60. The conclusions on both sets of complaints must also be read in the context of the tribunal’s earlier findings of fact about this aspect of matters at [78] – [86] which I have summarised earlier. These included criticism of Mr Waite for not being more thorough in his questioning of Mr Mather when they met to discuss the grievance (about which the tribunal heard evidence from Mr Mather). But, importantly, they also included (at [84] and [85]) findings about the meeting that Mr Waite had had with the claimant himself to discuss the grievance (at which the claimant had a union representative and Mr Waite had a colleague from personnel with him), and consideration of the evidence of an exchange of correspondence, following, and about, that meeting, in January 2020. The tribunal made reasoned findings, in those paragraphs, that the claimant had not, in the internal process, put forward Mr Samelczak, or anyone else, as a witness in support of his complaints. Those properly supported its conclusions about why Mr Waite acted as he did in closing the grievance.
61. For all of these reasons, I do not consider that the tribunal erred in failing to conclude that the burden had shifted to the respondent in respect of these complaints, and not been discharged. Ground 5
62. This ground relates to the Friday breaks issue. There are two strands. The first contends that the tribunal erred because, in addition to an Equality Act 2010 complaint of victimisation, there was a tribunal complaint in this regard of contravention of the Working Time Regulations 1998 , which the tribunal erred by failing to address. I will refer to such a complaint as a WTR complaint.
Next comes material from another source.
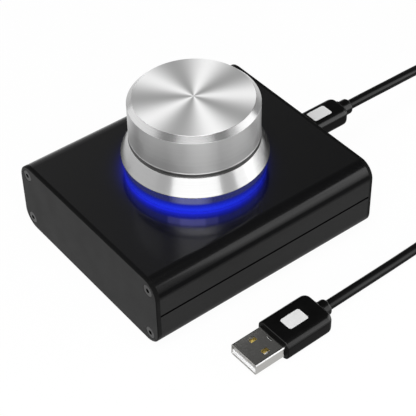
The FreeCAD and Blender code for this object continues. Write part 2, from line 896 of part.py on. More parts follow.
def usb_shell():
    """Sheet tube with two windows in its upper and lower faces."""
    sheet = usb_bar(-usb_shell_reach, grip_embed, 0)
    hollow = usb_bar(-usb_shell_reach, grip_embed - plug_shell_sheet, plug_shell_sheet)
    middle = usb_window_place - usb_shell_reach
    windows = []
    for side in (1, -1):
        corner = V(middle - usb_window_length / 2, side * usb_window_offset - usb_window_width / 2, 0)
        windows.append(block(corner, corner + V(usb_window_length, usb_window_width, usb_grip_thickness)))
    return on_table(cut(sheet, [hollow] + windows))


def usb_insulator():
    """Plastic block in the lower half of the shell, closed behind the grip's face."""
    inside = usb_bar(usb_insulator_setback - usb_shell_reach, grip_embed - plug_shell_sheet,
                     plug_shell_sheet)
    gap = block(V(-usb_shell_reach, -usb_shell_width, usb_insulator_top),
                V(-usb_insulator_setback, usb_shell_width, usb_grip_thickness))
    return on_table(inside.cut(gap))


def usb_contacts():
    """Four gold strips on the insulator."""
    strips = []
    for offset in usb_contact_offsets:
        corner = V(usb_contact_setback - usb_shell_reach, offset - usb_contact_width / 2,
                   usb_insulator_top)
        strips.append(block(corner, corner + V(usb_contact_length, usb_contact_width, usb_contact_sheet)))
    return on_table(group(strips))


def usb_label():
    """Bare patch on the loose plug's grip."""
    return on_table(label(usb_label_place, usb_grip_thickness))


def usb_grip():
    """Grip of the loose plug."""
    body = on_table(grip(usb_grip_length, usb_grip_width, usb_grip_thickness, usb_neck_length))
    return cut(body, [on_table(usb_bar(0, grip_embed, 0)), usb_label()])


# ---------------------------------------------------------------- cable
def coil_ring(margin, base, height):
    """Ring round the coiled turns, grown outwards by a margin."""
    outer = coil_outer_radius + margin
    inner = coil_inner_radius - margin
    profile = [(inner, base), (outer, base), (outer, base + height), (inner, base + height)]
    ring = turned(profile)
    rims = [edge for edge in ring.Edges if edge.Closed and isinstance(edge.Curve, Part.Circle)]
    ring = ring.makeFillet(cable_radius, rims)
    ring.translate(coil_centre)
    return ring


def cable_coil():
    return coil_ring(0, coil_base, coil_height)


def cable_tie():
    """Strap round the coil's section at its +X side."""
    band = coil_ring(tie_thickness, 0, coil_height + 2 * tie_thickness)
    slice_box = block(coil_centre + V(0, -tie_width / 2, 0),
                      coil_centre + V(2 * coil_outer_radius, tie_width / 2, 2 * coil_height))
    return band.common(slice_box).cut(cable_coil())


# ---------------------------------------------------------------- writing
def main():
    os.makedirs("parts", exist_ok=True)
    parts = {
        "top_shell": top_shell(),
        "bottom_shell": bottom_shell(),
        "left_end_plate": end_plate(-1),
        "right_end_plate": end_plate(1),
        "left_plate_screws": plate_screws(-1),
        "right_plate_screws": plate_screws(1),
        "rubber_feet": feet(),
        "main_board": main_board(),
        "controller_chip": chip(),
        "small_components": small_parts(),
        "led_connector": led_connector(),
        "led_wires": led_wires(),
        "socket_shell": socket_shell(),
        "socket_tongue": socket_tongue(),
        "encoder_housing": encoder_housing(),
        "encoder_frame": encoder_frame(),
        "encoder_bushing": bushing(),
        "bushing_spacer": bushing_spacer(),
        "encoder_shaft": shaft(),
        "encoder_rotor": rotor(),
        "detent_spring": detent_spring(),
        "switch_plunger": plunger(),
        "switch_dome": dome(),
        "encoder_terminals": terminals(),
        "bushing_washer": washer(),
        "bushing_nut": nut(),
        "led_board_pad": led_pad(),
        "led_board": led_board(),
        "ring_leds": leds(),
        "light_ring": light_ring(),
        "knob_skirt": skirt(),
        "skirt_screws": skirt_screws(),
        "knob_cap": knob_cap(),
        "knob_insert": knob_insert(),
        "insert_clip_ring": clip_ring(),
        "box_plug_grip": box_plug_grip(),
        "box_plug_shell": box_plug_shell(),
        "box_plug_label": box_plug_label(),
        "usb_plug_grip": usb_grip(),
        "usb_plug_shell": usb_shell(),
        "usb_plug_insulator": usb_insulator(),
        "usb_plug_contacts": usb_contacts(),
        "usb_plug_label": usb_label(),
        "cable_box_side": routed_tube(box_side_route, cable_radius, "cable_box_side"),
        "cable_usb_side": routed_tube(usb_side_route, cable_radius, "cable_usb_side"),
        "cable_coil": cable_coil(),
        "cable_tie": cable_tie(),
    }
    for name, shape in parts.items():
        solids = len(shape.Solids)
        print("%-20s solids %2d volume %9.2f valid %s" % (name, solids, shape.Volume, shape.isValid()))
        save(name, shape)


main()
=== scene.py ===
import bmesh
import bpy
import math
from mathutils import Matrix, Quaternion, Vector


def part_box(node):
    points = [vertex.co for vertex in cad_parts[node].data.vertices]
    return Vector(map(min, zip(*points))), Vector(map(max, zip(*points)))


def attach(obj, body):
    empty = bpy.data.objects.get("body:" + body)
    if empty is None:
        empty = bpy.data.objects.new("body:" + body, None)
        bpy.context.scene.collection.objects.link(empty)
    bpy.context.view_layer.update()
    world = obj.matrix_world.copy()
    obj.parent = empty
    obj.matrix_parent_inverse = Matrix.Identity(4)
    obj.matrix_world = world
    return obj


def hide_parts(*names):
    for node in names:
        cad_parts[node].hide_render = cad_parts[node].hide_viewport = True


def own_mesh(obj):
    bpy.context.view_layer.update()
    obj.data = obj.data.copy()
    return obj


# USB volume control knob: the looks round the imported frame. Metres, in the frame's axes:
# +X runs to the cable socket, +Z is up, and the knob turns about the Z axis through the origin.

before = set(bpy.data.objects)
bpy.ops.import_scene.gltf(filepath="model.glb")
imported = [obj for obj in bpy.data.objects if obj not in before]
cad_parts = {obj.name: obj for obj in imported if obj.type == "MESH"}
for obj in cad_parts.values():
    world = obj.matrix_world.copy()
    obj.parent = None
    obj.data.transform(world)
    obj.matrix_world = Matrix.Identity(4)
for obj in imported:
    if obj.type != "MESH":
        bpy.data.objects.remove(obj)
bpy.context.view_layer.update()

MM = 0.001

# ---------------------------------------------------------------- places from the frame
cap_low, cap_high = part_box("knob_cap")
_, skirt_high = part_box("knob_skirt")
ring_low, ring_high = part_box("light_ring")
_, insert_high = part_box("knob_insert")
dome_low, dome_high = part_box("switch_dome")
box_grip_low, box_grip_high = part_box("box_plug_grip")
_, usb_grip_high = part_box("usb_plug_grip")
_, usb_shell_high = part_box("usb_plug_shell")
coil_low, coil_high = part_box("cable_coil")

deck = ring_low.z
cap_radius = cap_high.x
skirt_radius = skirt_high.x
ring_radius = ring_high.x
insert_radius = insert_high.x
socket_height = (box_grip_low.z + box_grip_high.z) / 2
usb_axis_height = usb_grip_high.z / 2

# ---------------------------------------------------------------- camera
camera_place = Vector((-0.204770, -0.277081, 0.327114))
camera_target = Vector((-0.010443, -0.020166, 0.0286))
camera_roll = -1.285            # degrees
camera_lens = 116.8706
camera_sensor = 36.0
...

63. The ground, which was drafted by the claimant, and much of Mr Kohanzad’s skeleton argument, focussed on the contention that the internal collective grievance raised an issue under the 1998 Regulations . However, the issue raised by this ground is whether there was live freestanding WTR complaint before the employment tribunal , in addition to the Equality Act complaint.
64. If there was such a live complaint in the original claim form, or that was later introduced by amendment, and which had not at any point been abandoned by the claimant, then the tribunal would err if it failed to address and determine that complaint; but if there was not, then it would not. See Moustache v Chelsea & Westminster NHS Trust [2025] EWCA Civ 185 ; [2025] ICR 1231 especially at [33] to [36]. It is therefore necessary to trace through the relevant litigation history.
65. The claimant’s claim was presented, against his then employer, Liberty Aluminium Technologies Limited, in February 2020. It identified his representative as someone from Central England Law Centre. At section 8, concerning the type and details of claim, the only box ticked indicated that he was complaining of race discrimination. The narrative was set out in an attached particulars of claim document. Beginning at para. 2 this set out various complaints of being treated “less favourably than his non-Polish colleagues”, including, at para. 5, the following: “in addition to the threats of termination and lack of equal payment with other non-Polish staff, the Claimant also was only given a 10 minute break for a 7 hour shift when he believed it should be 20 minutes.”
66. Liberty Aluminium’s grounds of resistance understood the complaint about breaks to be a complaint of direct race discrimination, which it denied at para. 11.
67. The other claimants presented their claims together, on a single claim form, in May 2022. They were unrepresented. In section 8 they ticked the boxes for sex and race discrimination and “other payments”. There were narrative particulars in box 8.2. Para. 2 said that they had, since starting, always been paid less than non-Polish colleagues, and had less benefits. Para. 3 said: “In addition to the above we only have a 10 minute break for 7 hour work on Friday.” Para. 11 referred to a belief that they had been treated unfairly and discriminated against “due to our race and gender”. Para. 13 stated their belief that “forcing us to work over on Friday to receive 20 minute break during seven hours work is act of victimisation for writing grievance.”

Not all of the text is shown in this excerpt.